Friday, 14 October 2016





Monday   26. 09. 2016   La Tranche sur Mer – Chatelaillon Plage             ( 92 kms  )

Why is it that people with no charm and no apparent fondness for their fellow man insist on following a career in hospitality? I completely understand that my host was obliged to rise early in order to lay out my breakfast but a smile, even an insincere one, would have been a pleasant greeting! Ignoring such grumpiness, by 08.30 I was retrieving bike and bits from the overnight lockup. Notable at this time of the morning was the slow dawning of daylight; it was also a good deal chillier than the previous evening when I had spent a comfortable half hour drinking a beer (quite a small one )at the café on the other side of the road. This morning I returned to a very cheery barman who sold me a can of Orangina and sent me off with a smile and a ‘bonne route’.
So, today has been an experience and an education in very different road surfaces: everything from baby bottom smooth  (not much of that) to real bone shakers and single wheel tracks. Thus I spent quite a lot of the ride looking down, trying to avoid punctures and, more importantly remaining upright.

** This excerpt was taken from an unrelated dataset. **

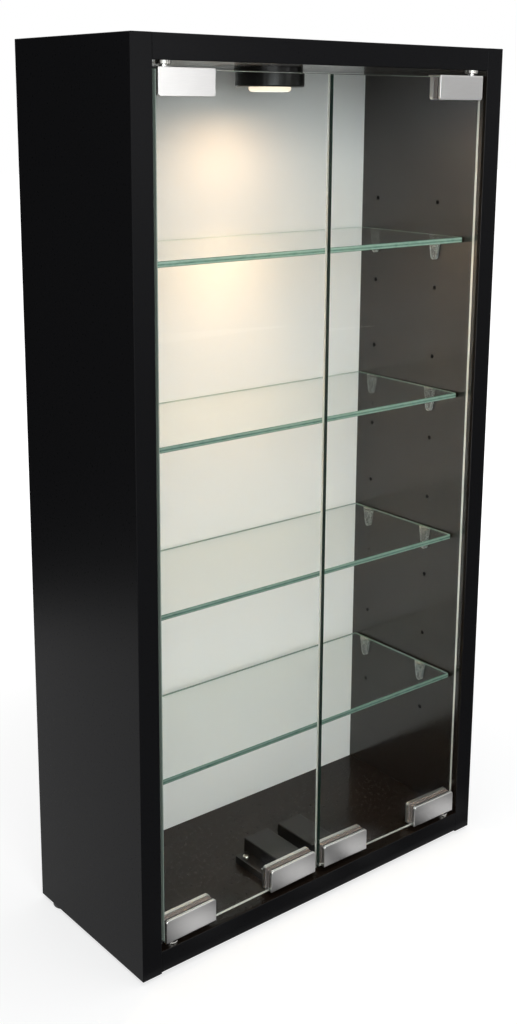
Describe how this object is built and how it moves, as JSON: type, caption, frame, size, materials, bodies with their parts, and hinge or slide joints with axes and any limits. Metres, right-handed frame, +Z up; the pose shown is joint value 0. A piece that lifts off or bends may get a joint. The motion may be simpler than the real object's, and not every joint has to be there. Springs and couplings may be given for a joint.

It was also a day of very flat lands and, if birds were your thing, there was a plethora of different species which sadly I do not have the expertise to identify except by size and colour although they did seem to have in common a love of mud and slush. They were the natural inhabitants of this curious environment unlike the vast machine I encountered shortly after ignoring a ‘route barre’ sign. It was the size of a small bungalow and was devouring the hedgerow growing alongside the canal. And these hedges were really small trees up to 2 or 3 metres high. It has to be said that this was an awesome spectacle if unsettling to see how quickly nature could be destroyed. The purpose of all this activity escaped me although it appeared that the canal was undergoing a widening process which may have been necessary to retain adequate drainage of the marais. I know not.

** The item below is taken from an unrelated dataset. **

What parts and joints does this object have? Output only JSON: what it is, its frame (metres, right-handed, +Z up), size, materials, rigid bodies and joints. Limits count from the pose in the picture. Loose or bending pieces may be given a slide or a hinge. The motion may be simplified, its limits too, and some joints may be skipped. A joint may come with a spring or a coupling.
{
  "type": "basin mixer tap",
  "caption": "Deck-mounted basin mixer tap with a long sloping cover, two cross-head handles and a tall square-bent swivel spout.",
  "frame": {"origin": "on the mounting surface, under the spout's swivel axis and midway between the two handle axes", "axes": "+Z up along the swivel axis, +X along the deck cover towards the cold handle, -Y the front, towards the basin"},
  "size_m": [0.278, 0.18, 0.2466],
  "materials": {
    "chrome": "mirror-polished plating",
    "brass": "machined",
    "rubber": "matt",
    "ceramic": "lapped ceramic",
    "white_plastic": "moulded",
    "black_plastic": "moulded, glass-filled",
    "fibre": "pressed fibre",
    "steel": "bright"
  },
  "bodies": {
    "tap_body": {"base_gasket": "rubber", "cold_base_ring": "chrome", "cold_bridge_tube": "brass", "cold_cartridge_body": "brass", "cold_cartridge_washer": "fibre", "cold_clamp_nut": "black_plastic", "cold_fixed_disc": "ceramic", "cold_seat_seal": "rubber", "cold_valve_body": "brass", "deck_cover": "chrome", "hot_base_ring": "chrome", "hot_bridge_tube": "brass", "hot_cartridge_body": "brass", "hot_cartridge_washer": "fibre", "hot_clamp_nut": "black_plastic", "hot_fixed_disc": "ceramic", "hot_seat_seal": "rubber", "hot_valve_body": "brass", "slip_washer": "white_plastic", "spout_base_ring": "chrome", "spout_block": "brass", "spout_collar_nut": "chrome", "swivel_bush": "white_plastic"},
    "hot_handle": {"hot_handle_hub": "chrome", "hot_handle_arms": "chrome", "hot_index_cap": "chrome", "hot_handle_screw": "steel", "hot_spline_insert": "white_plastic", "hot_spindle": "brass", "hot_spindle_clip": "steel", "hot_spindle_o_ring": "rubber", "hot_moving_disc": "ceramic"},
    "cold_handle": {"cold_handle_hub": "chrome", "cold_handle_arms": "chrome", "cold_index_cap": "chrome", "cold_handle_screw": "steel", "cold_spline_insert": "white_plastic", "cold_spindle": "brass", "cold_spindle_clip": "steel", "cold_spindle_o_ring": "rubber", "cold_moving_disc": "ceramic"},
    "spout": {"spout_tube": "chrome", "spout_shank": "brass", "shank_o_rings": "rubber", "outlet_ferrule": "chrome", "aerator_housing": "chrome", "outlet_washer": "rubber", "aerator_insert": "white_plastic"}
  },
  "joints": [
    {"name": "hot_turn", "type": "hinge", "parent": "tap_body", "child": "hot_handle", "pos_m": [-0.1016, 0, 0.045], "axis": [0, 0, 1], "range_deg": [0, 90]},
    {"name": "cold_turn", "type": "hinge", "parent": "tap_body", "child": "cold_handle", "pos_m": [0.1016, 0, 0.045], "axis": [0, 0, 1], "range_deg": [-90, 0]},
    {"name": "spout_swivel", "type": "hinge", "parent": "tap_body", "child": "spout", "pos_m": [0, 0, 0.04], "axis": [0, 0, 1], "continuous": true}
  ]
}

Equally extraordinary but entirely natural was the sudden appearance of a cliff in an otherwise completely flat landscape. Dredging up sparse knowledge from an old Open University Degree, I could only speculate that this had once been in the sea. On the summit stood a village called La Dive and I have since researched the name and discovered that it was indeed an island at a time when the sea covered this area. I had nurtured a hope that the name might involve bungie jumping. Mmmmm.

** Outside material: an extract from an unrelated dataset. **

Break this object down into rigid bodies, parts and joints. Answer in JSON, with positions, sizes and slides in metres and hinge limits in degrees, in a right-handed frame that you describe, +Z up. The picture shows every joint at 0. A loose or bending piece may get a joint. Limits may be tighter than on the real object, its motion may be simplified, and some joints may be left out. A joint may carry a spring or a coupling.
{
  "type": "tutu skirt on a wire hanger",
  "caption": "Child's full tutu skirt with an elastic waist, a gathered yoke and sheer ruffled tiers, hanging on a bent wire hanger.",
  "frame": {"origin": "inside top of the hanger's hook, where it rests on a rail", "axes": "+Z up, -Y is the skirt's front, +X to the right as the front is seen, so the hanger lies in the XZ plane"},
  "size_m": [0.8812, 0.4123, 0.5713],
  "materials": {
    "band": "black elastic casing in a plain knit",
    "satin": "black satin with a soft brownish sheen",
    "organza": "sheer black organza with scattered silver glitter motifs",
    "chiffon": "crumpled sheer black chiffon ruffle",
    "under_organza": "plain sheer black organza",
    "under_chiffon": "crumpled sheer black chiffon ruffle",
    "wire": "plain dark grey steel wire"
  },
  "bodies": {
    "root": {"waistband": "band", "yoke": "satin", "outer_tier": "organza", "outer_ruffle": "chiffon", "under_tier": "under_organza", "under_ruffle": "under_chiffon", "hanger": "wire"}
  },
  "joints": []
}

As I left the flat lands and met the canal path I encountered a very polite middle aged male cyclist waiting patiently for me to complete a short but narrow descent. He spotted my Welsh flag and my Welsh cycling vest and embarked on a conversation thankfully in English, well, Irish. He enquired after my venture and then explained that he had caught the ferry to Santander and was making his way north to St. Malo and then back to the Emerald Isle. We wished each other well and continued in our opposite directions.
I have included a photograph in this day’s blog which illustrates a very bizarre form of fishing. People without fishing lines but with huge nets which they hurled into the canal Maritime on a rising tide and then proceeded to frantically winch back in using a curious winding gear. The fish which were the object of the exercise were apparently mullet although in the short time I spent observing this activity I saw not a one either in or out of the water.
Thereafter, I followed some twenty kilometres of various canals on boneshaker tracks! Hurrah! It was, therefore, almost a pleasure to reach human habitation in the form of La Rochelle. During a short break earlier in the summer we had taken the motor home to Chatelaillon Plage and I had ridden the cycle path from there to La Rochelle. I remembered it well, and so that which might have caused a getting lost situation, was avoided. A final thrust along the coast and I arrived in Chatelaillon Plage with the sun still shining and the tide coming in. Content to end the day here, I stopped at the first hotel, Le Rivage, where I requested a room for me and one for my bike. Having deposited said bike and unloaded my gear, my return to reception was greeted with a bottle of ice cold water and an energy bar. I guess I must have made a hot and dusty impression but what a response! Many  thanks to a very thoughtful receptionist.

After a shower, and a remarkably good salmon and rice salad from Carrefour washed down with an exceedingly small bottle of wine, I look forward to tomorrow with a growing confidence.